Does the ThunderX2 Have Effective Server Platform Options?
Several OEM and white box ODM vendors have jumped on board, with HPE, Cray, Inventec, and many others now providing X2 platforms.
The hardware is comparable, and doesn’t present any obstacles to hardware compatibility with storage systems or networking equipment.
Standard features such as a comparable web GUI and out-of-band-IPMI management make the ThunderX2 more viable with better inventory management options than previous offerings.
Is The ThunderX2 Vulnerable to Spectre?
Spectre is a problem inherent to out-of-order execution, so yes, thunderx2 should be just as vulnerable to spectre as other chips.
You’ll want to employ the same protective measures, but thankfully the newest Linux patches don’t significantly alter performance.
Closing Thoughts
Cavium’s Thunderx2 and ARM in general isn’t going to replace x86 any time soon.
Theoretically there’s no reason you couldn’t do something equivalent to x86 with ARM. There’s no reason you couldn’t just throw money at making larger ARM cores with equivalent preteching and SIMD.
But Intel has thrown billions of dollars at that concept, and history would claim that beating a corporate behemoth at their own game is generally not a winning proposition.

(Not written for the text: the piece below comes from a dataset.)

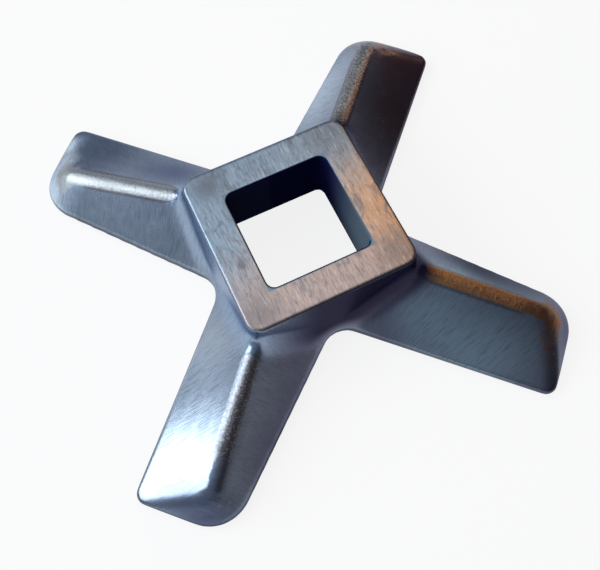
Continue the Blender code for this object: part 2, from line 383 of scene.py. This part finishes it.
class SteelSheet(Sheet):
    """The steel's node sheet: the places, masks and noises that its layers share, and the layers."""

    def __init__(self, owner):
        super().__init__(owner)
        in_metres = self.node("TexCoord", {}, output="Object")
        self.place = self.node("VectorMath", {"operation": "SCALE"}, in_metres, Scale=MM)
        self.height = self.axis(self.place, "Z")
        self.toward_window = self.along(self.place, TO_WINDOW)
        self.from_axes = self.vector("ABSOLUTE", self.place)
        self.from_middle = self.axis(self.from_axes, "X").math("MAXIMUM", self.axis(self.from_axes, "Y"))
        self.crest = self.kept("crest", "Fac")
        self.valley = self.kept("valley", "Fac")
        self.bench = self.kept("bench", "Vector")

        self.clouds = self.noise(self.place, *CLOUDS)
        self.streaks = self.noise(self.place, *STREAKS)
        self.specks = self.noise(self.place, *SPECKS)
        self.grain = self.noise(self.place, *GRAIN)
        self.dashes = self.noise(self.bench, *DASHES)

        self.face = self.height.ramp(*FACE_HEIGHT)
        self.under = self.height.ramp(*UNDERSIDE_HEIGHT)
        wall_height = self.height.ramp(*WALL_FOOT) * self.height.ramp(*WALL_HEAD)
        self.walls = self.from_middle.ramp(*WALL_REACH) * wall_height
        self.bronze_blade = self.along(self.place, TO_LOWER_RIGHT).ramp(*BRONZE_START)
        self.upper_right = self.along(self.place, TO_UPPER_RIGHT).ramp(*BLADE_START)
        self.lower_left = self.along(self.place, TO_LOWER_LEFT).ramp(*BLADE_START)
        self.hip = self.axis(self.bench, "X").ramp(*HIP_START)
        ragged = self.crest + self.dashes * BAND_WAVER - BAND_WAVER / 2
        self.band = ragged.ramp(*BAND_START) * (1 - self.lower_left * self.hip)
        self.plain = (1 - self.band) * (1 - self.face)
        self.strokes = self.noise(self.slanted(), *STROKES)

    def kept(self, name, output):
        """What the skin's points keep under a name."""
        return self.node("Attribute", {"attribute_name": name}, output=output)

    def near(self, spot, reach, noise=None):
        """1 at a spot and 0 at its reach and beyond. Noise makes the border uneven."""
        gap = self.measure("DISTANCE", self.place, spot)
        if noise is not None:
            gap = gap + noise * WAVER - WAVER / 2
        return gap.ramp(reach, 0.0)

    def slanted(self):
        """Places on the blade, sheared in front of the crest, and the other way on the bronze blade."""
        in_front = self.axis(self.bench, "Y").math("MINIMUM", 0.0)
        lean = self.node("CombineXYZ", {}, in_front * (1 - self.bronze_blade * BRONZE_SLANT))
        return self.vector("ADD", self.bench, lean)

    def lay(self, colour, noise, layer):
        """A layer over a colour, where its noise is strong."""
        start, full, share, tone = layer
        return self.mix(noise.ramp(start, full) * share, colour, tone)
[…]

ThunderX2 lags behind with more general purpose workloads.
There’s certainly enough of those in the modern server environment to prevent its de facto adoption.
Early TDP & power consumption ratings don’t help either.
However, this architecture is very effective at handling specific types of workloads.
With its memory bandwidth, it can provide a unique solution for memory-bound app environments.
In the past we saw GPUs skyrocket into use as they fit their niche with iterative algorithsms.
Perhaps ARM can similarily fit its own role in HPC and other niche use cases.
With Moore’s law long dead, CPU manufacturers large and small will focus more on parallel processing rather than speeding up of individual cores. The new paradigm has been set. The progress will be interesting to behold.